Indonesia ranked 114 out of 177 countries in 2013, climbing four spots toward greater transparency. Or at least it looked that way at first glance. In reality, the TI report found little changed in Indonesia. Its score, at 32, remained the same as in 2013. So, the change in ranking had more to do with the situation in other countries, Thailand, Moldova and Argentina among the list, than Indonesia’s own realities.

The central government’s ineffective measures to curb corruption, from its lack of an enforced sunshine law to little restrictions on conflicts of interest regarding companies owned by public officials being awarded government contracts, means the perception on the streets is that Indonesia is as corrupt as ever.

If anything, a string of high-profile busts by the KPK, including the former head of SKKMigas and the former chief justice of the Constitutional Court, just showed the public just how bad the situation was.

With the legislative election coming up, the situation is likely to get worse, Ibrahim said.

“The big threat is in the campaign funds and also challenges on how to minimize corruption in the elections done by either political parties or party members themselves,” he said. “[They might be] launching popular programs for their own interests.”

Chairman of the Regional Representatives Council Irman Gusman echoed Ibrahim’s statements.

“The KPK’s performance is good, with two big corruption case being uncovered every month on average.

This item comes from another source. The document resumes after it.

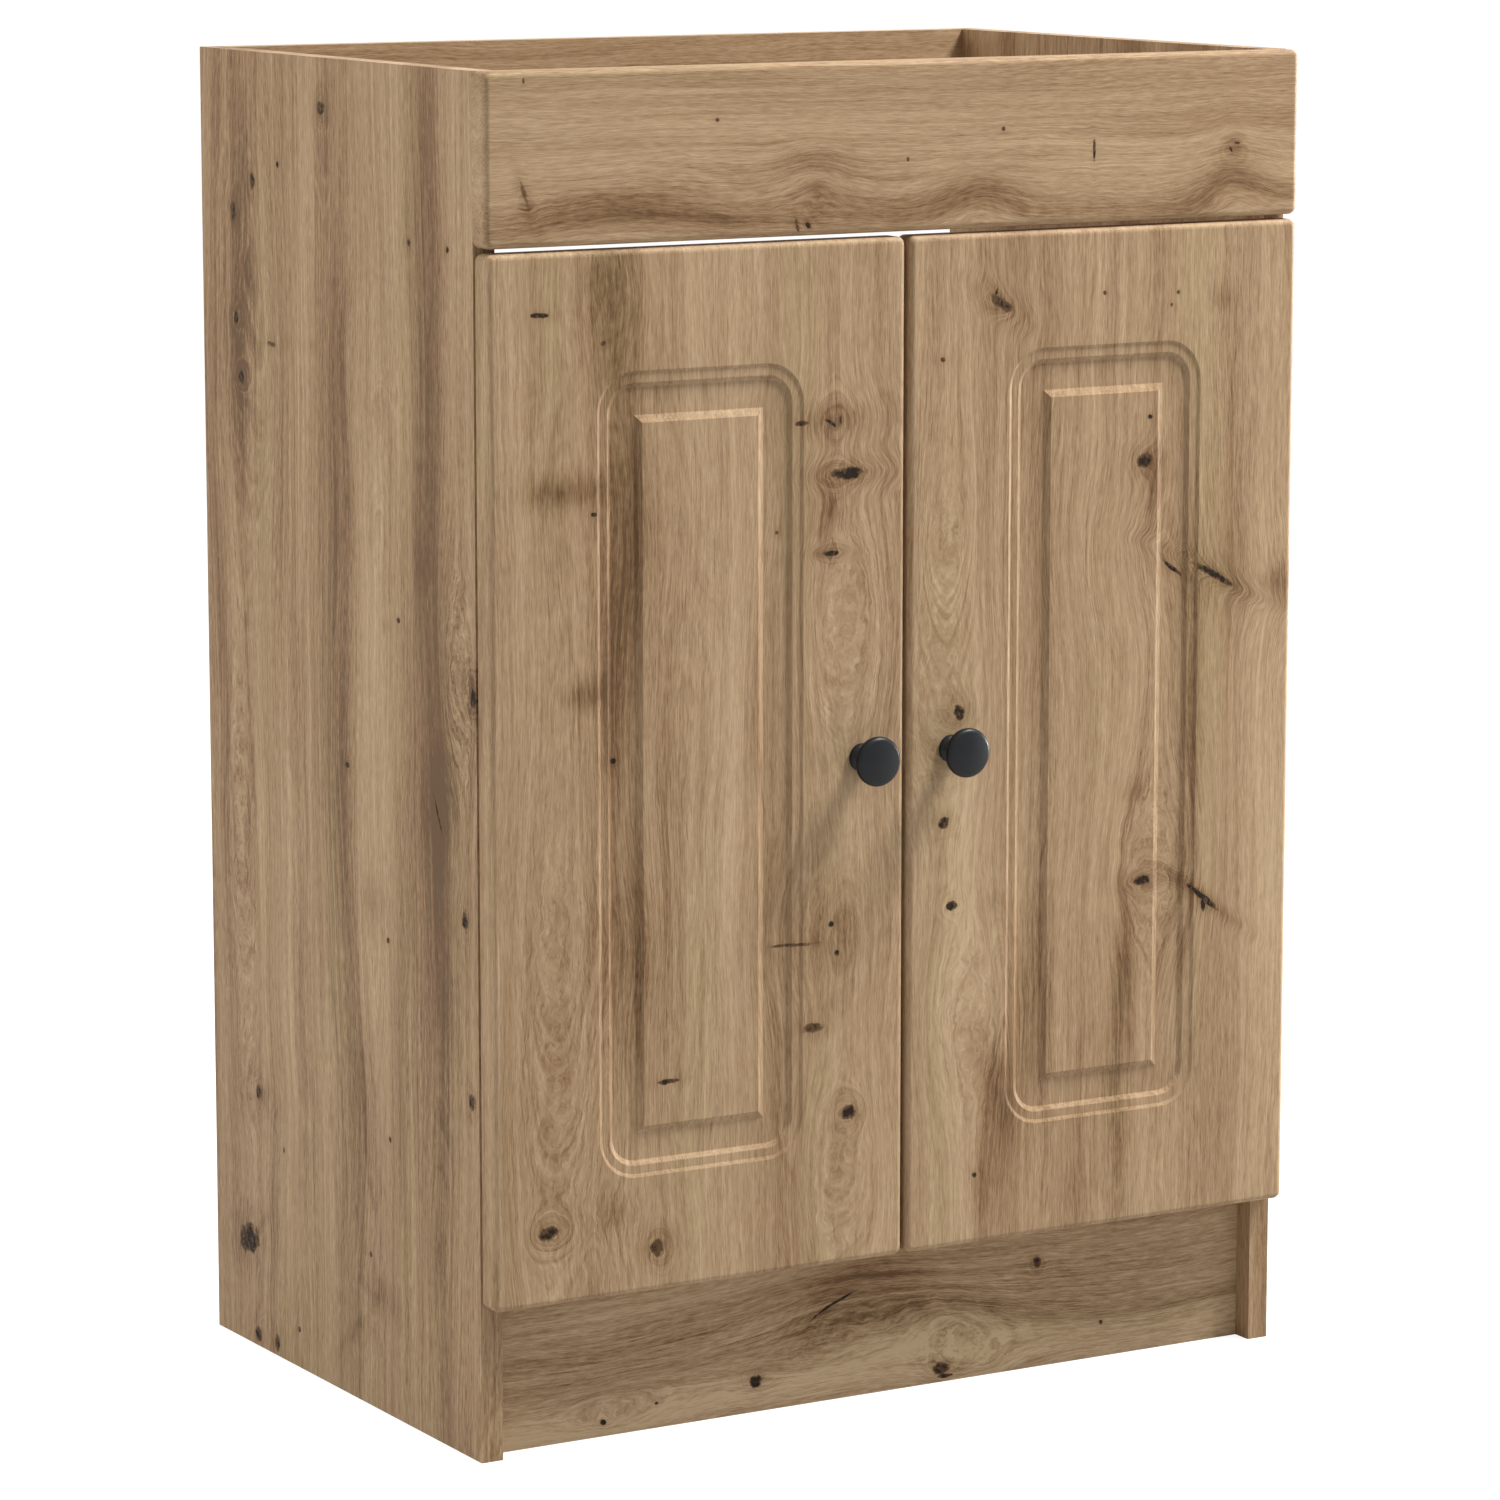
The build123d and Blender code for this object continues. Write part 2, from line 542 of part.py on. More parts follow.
def cup_pin(height):
    """The pin across a cup on which the cup link turns."""
    off_centre = CUP_FROM_EDGE - CUP_PIN_A
    inner = CUP_DIAMETER / 2 - FIT - CUP_WALL
    half = math.sqrt(inner ** 2 - (abs(off_centre) + PIN_DIAMETER / 2) ** 2) - FIT
    return rod(at_hinge(CUP_PIN_A, CUP_PIN_B, height - half), (0, 0, 1), PIN_DIAMETER / 2, 2 * half)


def swing_link(height):
    """Two plates on the arm's pin, joined by the rivet that carries the cup link."""
    start, end = (ARM_PIN_A, ARM_PIN_B), (LINK_PIN_A, LINK_PIN_B)
    half_gap = SWING_PLATE_GAP / 2
    link = rod(at_hinge(*end, height - half_gap - SWING_PLATE_THICKNESS), (0, 0, 1),
               PIN_DIAMETER / 2, SWING_PLATE_GAP + 2 * SWING_PLATE_THICKNESS)
    for level in (height + half_gap, height - half_gap - SWING_PLATE_THICKNESS):
        link += extrude(hinge_plane(level) * stadium(start, end), SWING_PLATE_THICKNESS)
    return link - rod(at_hinge(*start, height - CHEEK_GAP / 2), (0, 0, 1),
                      PIN_DIAMETER / 2 + PIN_FIT, CHEEK_GAP)


def stadium(start, end):
    """A flat link between two pins: two round hubs and the plate between them."""
    length = math.dist(start, end)
    angle = math.degrees(math.atan2(end[1] - start[1], end[0] - start[0]))
    middle = ((start[0] + end[0]) / 2, (start[1] + end[1]) / 2)
    return Pos(*middle) * Rot(0, 0, angle) * SlotCenterToCenter(length, 2 * LINK_HUB_RADIUS)


def cup_link(height):
    """A cranked link from the swing link's rivet into the cup, clear of the cup's rim."""
    start, end = (CUP_PIN_A, CUP_PIN_B), (LINK_PIN_A, LINK_PIN_B)
    length = math.dist(start, end)
    across = ((end[1] - start[1]) / length, (start[0] - end[0]) / length)
    crown = tuple((start[i] + end[i]) / 2 + across[i] * CUP_LINK_BULGE for i in (0, 1))
    spine = ThreePointArc(start, crown, end)
    plan = trace(spine, CUP_LINK_THICKNESS)
    for place in (start, end):
        plan += Pos(*place) * Circle(LINK_HUB_RADIUS)
    level = height - CUP_LINK_WIDTH / 2
    link = extrude(hinge_plane(level) * plan, CUP_LINK_WIDTH)
    for place in (start, end):
        link -= rod(at_hinge(*place, level), (0, 0, 1), PIN_DIAMETER / 2 + PIN_FIT, CUP_LINK_WIDTH)
    return link


def hinge_arm(height):
    """A folded steel arm: two cheeks that hold the pin, and a web over the plate."""
    front = CARCASS_B + ARM_PIN_FROM_FRONT - LINK_HUB_RADIUS
    web_from = CARCASS_B + ARM_WEB_START
    back = web_from + ARM_LENGTH
    shoulder = web_from + ARM_SHOULDER_START
    foot = SIDE_FACE_A + PLATE_WING_THICKNESS
    nose_foot = ARM_PIN_A - LINK_HUB_RADIUS
    cheek_outline = Polyline(
        (nose_foot, front + ARM_NOSE_CHAMFER), (nose_foot, shoulder),
        (foot, shoulder + ARM_SHOULDER_RUN), (foot, back), (ARM_TOP_A, back), (ARM_TOP_A, web_from),
        (ARM_PIN_A + LINK_HUB_RADIUS, front), (nose_foot + ARM_NOSE_CHAMFER, front), close=True)
    half = CHEEK_GAP / 2 + STEEL
    corner = at_hinge(PLATE_TOP_A, web_from, height)
    opposite = at_hinge(ARM_TOP_A, back, height)
    arm = board(corner[0], opposite[0], corner[1], opposite[1], height - half, height + half)
    for level in (height + CHEEK_GAP / 2, height - CHEEK_GAP / 2 - STEEL):
        arm += extrude(hinge_plane(level) * make_face(cheek_outline), STEEL)
    arm -= arm_pin_bore(height)
    arm -= rod(arm_screw_seat(height), (-1, 0, 0), ARM_SCREW_DIAMETER / 2, STEEL)
    return arm


def arm_pin(height):
    half = CHEEK_GAP / 2 + STEEL
    return rod(at_hinge(ARM_PIN_A, ARM_PIN_B, height - half), (0, 0, 1),
               PIN_DIAMETER / 2 - FIT, 2 * half)


def arm_pin_bore(height):
    half = CHEEK_GAP / 2 + STEEL
    return rod(at_hinge(ARM_PIN_A, ARM_PIN_B, height - half), (0, 0, 1), PIN_DIAMETER / 2, 2 * half)


def arm_screw_seat(height):
    return at_hinge(ARM_TOP_A, PLATE_CENTRE_B + ARM_SCREW_FROM_CENTRE, height)


def arm_screw(height):
    """The machine screw that clamps an arm on its plate."""
    shank = ARM_SCREW_DIAMETER / 2 - FIT
    return turned(arm_screw_seat(height), (-1, 0, 0), [
        (0, -ARM_SCREW_HEAD_HEIGHT), (ARM_SCREW_HEAD_CROWN / 2, -ARM_SCREW_HEAD_HEIGHT),
        (ARM_SCREW_HEAD_DIAMETER / 2, 0), (shank, 0),
        (shank, ARM_SCREW_LENGTH), (0, ARM_SCREW_LENGTH)])


def plate_screw_seats(height):
    return [at_hinge(SIDE_FACE_A + PLATE_WING_THICKNESS, PLATE_CENTRE_B,
                     height + step * PLATE_SCREW_SPACING / 2) for step in (-1, 1)]


def plate_screw_bores(height):
    return [pan_screw_bore(seat, (-1, 0, 0)) for seat in plate_screw_seats(height)]


def hinge_plate(height):
    """A cruciform mounting plate: two screwed wings and a raised body for the arm."""
    wing_face = Plane(origin=at_hinge(SIDE_FACE_A, PLATE_CENTRE_B, height),
                      x_dir=(0, 1, 0), z_dir=(1, 0, 0))
    plate = extrude(wing_face * RectangleRounded(PLATE_WING_WIDTH, PLATE_WING_LENGTH,
                                                 PLATE_WING_CORNER), PLATE_WING_THICKNESS)
    body_from = PLATE_CENTRE_B - PLATE_BODY_LENGTH / 2
    corner = at_hinge(SIDE_FACE_A, body_from, height)
    opposite = at_hinge(PLATE_TOP_A, body_from + PLATE_BODY_LENGTH, height)
    plate += board(corner[0], opposite[0], corner[1], opposite[1],
                   height - PLATE_BODY_WIDTH / 2, height + PLATE_BODY_WIDTH / 2)
    plate -= plate_screw_bores(height)
    plate -= rod(arm_screw_seat(height), (-1, 0, 0), ARM_SCREW_DIAMETER / 2,
                 ARM_SCREW_LENGTH + BORE_TIP)
    return plate


# ---------------------------------------------------------------- bumpers
def door_bumpers():
    """Thin stick-on pads that the closed doors rest against."""
    pads = []
    for side in SIDES.values():
        places = [(side * (HALF_WIDTH - BUMPER_SIDE_INSET), DOOR_TOP_Z - BUMPER_TOP_DROP),
                  (side * BUMPER_FROM_CENTRE, PLINTH_HEIGHT + BOARD / 2)]
        pads += [rod((x, CARCASS_FRONT_Y, z), (0, -1, 0), BUMPER_DIAMETER / 2, DOOR_STANDOFF)
                 for x, z in places]
    return pads


# ---------------------------------------------------------------- assembly
def assembly():
    nodes = {
        "bottom_panel": bottom_panel(),
        "plinth_board": plinth_board(),
        "back_top_rail": back_rail(
            "back_top_rail", CABINET_HEIGHT - BACK_TOP_RAIL_HEIGHT, CABINET_HEIGHT),
        "back_bottom_rail": back_rail(
            "back_bottom_rail", FLOOR_TOP_Z, FLOOR_TOP_Z + BACK_BOTTOM_RAIL_HEIGHT),
        "fascia_panel": fascia_panel(),
        "fascia_brackets": fascia_brackets(),
        "fascia_bracket_screws": fascia_bracket_screws(),
        "cam_locks": [cam_lock(joint) for joint in ALL_JOINTS],
        "cam_bolts": [cam_bolt(joint) for joint in ALL_JOINTS],
        "dowels": [dowel(joint["dowel"], joint["inward"]) for joint in ALL_JOINTS],
        "door_bumpers": door_bumpers(),
    }
    plate_screws, arm_screws, arm_pins = [], [], []
    for name, side in SIDES.items():
        nodes[f"side_{name}"] = side_panel(side)
        nodes[f"door_{name}"] = door(side)
        nodes[f"knob_{name}"] = knob(side)
        nodes[f"knob_screw_{name}"] = knob_screw(side)
        cup_screws, cup_pins = [], []
        for level, height in HINGE_HEIGHTS.items():
            place = f"{name}_{level}"
            nodes[f"hinge_cup_{place}"] = put(hinge_cup(height), side)
            nodes[f"cup_link_{place}"] = put(cup_link(height), side)
            nodes[f"swing_link_{place}"] = put(swing_link(height), side)
            nodes[f"hinge_arm_{place}"] = put(hinge_arm(height), side)
            nodes[f"hinge_plate_{place}"] = put(hinge_plate(height), side)
            cup_screws += [put(pan_screw(seat, (0, -1, 0)), side) for seat in cup_screw_seats(height)]
            cup_pins.append(put(cup_pin(height), side))
            plate_screws += [put(pan_screw(seat, (-1, 0, 0)), side)
                             for seat in plate_screw_seats(height)]
            arm_screws.append(put(arm_screw(height), side))
            arm_pins.append(put(arm_pin(height), side))
        nodes[f"hinge_cup_screws_{name}"] = cup_screws
        nodes[f"hinge_cup_pins_{name}"] = cup_pins
    nodes["hinge_plate_screws"] = plate_screws
    nodes["hinge_arm_screws"] = arm_screws
    nodes["hinge_arm_pins"] = arm_pins
    return nodes


def write_nodes():
    os.makedirs("parts", exist_ok=True)
    for name, shape in assembly().items():
        solids = shape if isinstance(shape, list) else [shape]
        node = Compound(children=[solid for piece in solids for solid in piece.solids()])
        export_step(node, f"parts/{name}.step")


write_nodes()
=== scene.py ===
import math

import bpy
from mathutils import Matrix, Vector


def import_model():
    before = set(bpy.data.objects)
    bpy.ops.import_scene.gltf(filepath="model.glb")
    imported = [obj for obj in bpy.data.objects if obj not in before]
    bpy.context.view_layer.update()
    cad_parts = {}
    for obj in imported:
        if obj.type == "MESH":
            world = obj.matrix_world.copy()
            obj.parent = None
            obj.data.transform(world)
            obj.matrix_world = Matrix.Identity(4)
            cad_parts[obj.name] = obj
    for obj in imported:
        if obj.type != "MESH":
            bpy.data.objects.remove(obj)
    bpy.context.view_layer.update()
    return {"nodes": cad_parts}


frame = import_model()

# Looks of the sink base cabinet: an oak print on every board, each with its own
# figure of bands and knots, powder-coated knobs and nickel-plated fittings. A few
# marks of the print are painted shade and painted light, noted where they stand.
# Metres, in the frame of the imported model. Figures and waves of a board are
# written as they lie on it: `along` the grain and `across` it, in millimetres.

MM = 0.001
nodes = frame["nodes"]


# ---------------------------------------------------------------- node graphs
class Graph:
    """Short calls for building a shader tree."""

    def __init__(self, tree):
        self.tree = tree

    def node(self, kind, **settings):
        made = self.tree.nodes.new(kind)
        for name, value in settings.items():
            setattr(made, name, value)
        return made

    def feed(self, socket, value):
        """A value or another node's output goes into a socket."""
        if isinstance(value, bpy.types.NodeSocket):
            self.tree.links.new(value, socket)
        else:
            socket.default_value = value

    def math(self, operation, *values):
        made = self.node("ShaderNodeMath", operation=operation)
        for socket, value in zip(made.inputs, values):
            self.feed(socket, value)
        return made.outputs[0]

    def vector(self, x, y, z):
        made = self.node("ShaderNodeCombineXYZ")
        for socket, value in zip(made.inputs, (x, y, z)):
            self.feed(socket, value)
        return made.outputs[0]

    def noise(self, place, detail, roughness=0.5):
        made = self.node("ShaderNodeTexNoise")
        self.feed(made.inputs["Vector"], place)
        made.inputs["Scale"].default_value = 1.0
        made.inputs["Detail"].default_value = detail
        made.inputs["Roughness"].default_value = roughness
        return made.outputs["Fac"]

    def window(self, value, low, high, to_low=0.0, to_high=1.0):
        """A smooth step from one value to another."""
        made = self.node("ShaderNodeMapRange", interpolation_type="SMOOTHSTEP")
        for name, given in (("Value", value), ("From Min", low), ("From Max", high),
                            ("To Min", to_low), ("To Max", to_high)):
            self.feed(made.inputs[name], given)
        return made.outputs["Result"]

    def ramp(self, value, stops):
        made = self.node("ShaderNodeValToRGB")
        band = made.color_ramp
        while len(band.elements) < len(stops):
            band.elements.new(0.5)
        for element, (place, colour) in zip(band.elements, stops):
            element.position = place
            element.color = (*colour, 1.0)
        self.feed(made.inputs["Fac"], value)
        return made.outputs["Color"]

    def mix(self, amount, first, second):
        made = self.node("ShaderNodeMix", data_type="RGBA")
        self.feed(made.inputs["Factor"], amount)
        # Sockets 6, 7 and 2 are the colours, among those for other kinds of data.
        self.feed(made.inputs[6], first)
        self.feed(made.inputs[7], second)
        return made.outputs[2]

    def bump(self, height, distance, strength):
        made = self.node("ShaderNodeBump")
        self.feed(made.inputs["Height"], height)
        made.inputs["Distance"].default_value = distance
        made.inputs["Strength"].default_value = strength
        return made.outputs["Normal"]


def srgb(red, green, blue):
    """A colour as it shows on a screen, 0 to 255, in linear light."""
    parts = []
    for value in (red, green, blue):
        share = value / 255
        parts.append(share / 12.92 if share <= 0.04045 else ((share + 0.055) / 1.055) ** 2.4)
    return tuple(parts)


def material(name):
    made = bpy.data.materials.new(name)
    made.use_nodes = True
    made.node_tree.nodes.clear()
    graph = Graph(made.node_tree)
    shader = graph.node("ShaderNodeBsdfPrincipled")
    output = graph.node("ShaderNodeOutputMaterial")
    graph.tree.links.new(shader.outputs[0], output.inputs["Surface"])
    return made, graph, shader


def paint(node, made):
    slots = nodes[node].data.materials
    slots.clear()
    slots.append(made)


# ---------------------------------------------------------------- oak print
# What figures add up to: a shift of the grain, rings round a knot, how much the grain
# swirls there, a brown shade (in a few places painted shade and painted light) and a dark pit.
FIGURE_OUTPUTS = ("Shift", "Ring", "Swirl", "Shade", "Pit")
FIGURE_INPUTS = ("Along", "Across", "Centre Along", "Centre Across", "Half Length", "Half Width",
                 "Tilt", "Bend", "Halo", "Core", "Fall", "Rough", *FIGURE_OUTPUTS)

BEND_FALL = 0.13             # how fast the bend of the grain fades away from a figure
RING_LIMIT = 0.42            # most bend that still draws more rings
SOFT_SHARE = 0.5             # of a smudge, the rest is patchy
CORE_EDGE = (0.2, 1.7)       # where a dark core starts to fade, and where it has gone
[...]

There are also cases of corruption unveiled by the police and the judiciary institution. If we were to calculate this, we can conclude that not a day goes by in Indonesia without corruption,” he said, a quoted by Surabaya Post.

Data from the KPK’s performance report showed that within the period of 2004-13, the KPK has uncovered 267 cases of corruption.

Irman emphasized that despite the many cases revealed, data from the Home Affairs Ministry shows that as of June 2013, there were 21 governors, seven deputy governors, 156 district chiefs, 46 deputy district chiefs, 41 mayors and 20 deputy mayors implicated in different cases, most of which are corruption.

“In the year 2014, the KPK will have to work harder in carrying out its tasks,” he said.

Another senior political expert Arbi Sanit also emphasized that much work remains for the KPK in the coming year.

“The public has been quite happy with the KPK’s work, but they’re yet to be satisfied as more work is still needed,” he said. “At the same time, it is not enough to rely on the KPK’s works. The public must compliment and support the KPK.”

Other cases

Indonesia Corruption Watch struck a less pessimistic tone, applauding the KPK for their work combatting political corruption in 2013, but chastising the National Police and the Attorney Generals’ Office for their lack of commitment.

“In the future the three institutions must work together to support corruption eradication,” Ade Irawan, a researcher at ICW, said. “The coordination of these three institutions is really important.”

Despite its work, however, several high-profile cases still loom with no foreseeable end in sight. Investigations into the Hambalang sports center and the Bank Century bailout remain open.

The antigraft body’s recent track record of charging powerful figures during its investigations is a good sign, but the KPK still has a lot of work to do to prove who is at the top of both cases, Ade said.

“In the political context, there is progress,” he said. “It’s not just the small cases now, but cases that involve people with a lot of power in the country or regions.”

KPK spokesman Johan Budi said the commission was committed to bringing both cases to a close.

“As an institution, our target is to finish all the cases we handle once they have been escalated to an investigation,” he said. “Whatever the cases are, it could be Hambalang, Bank Century or other cases.”

The KPK is not focused on just cases with the potential for grabbing big names or generating positive press coverage, Johan said.

The commission processed more cases in 2013 than last year, charging several powerful people in the process.

It is not about the arrests, but their impact, Johan said.

“In 2013 there were many cases handled by the KPK where we caught people red-handed or cases related with [corrupted] procurements,” he said. “[But] it’s not about who we arrested, but how to make sure our corruption eradication efforts have a deterrent effect as well.”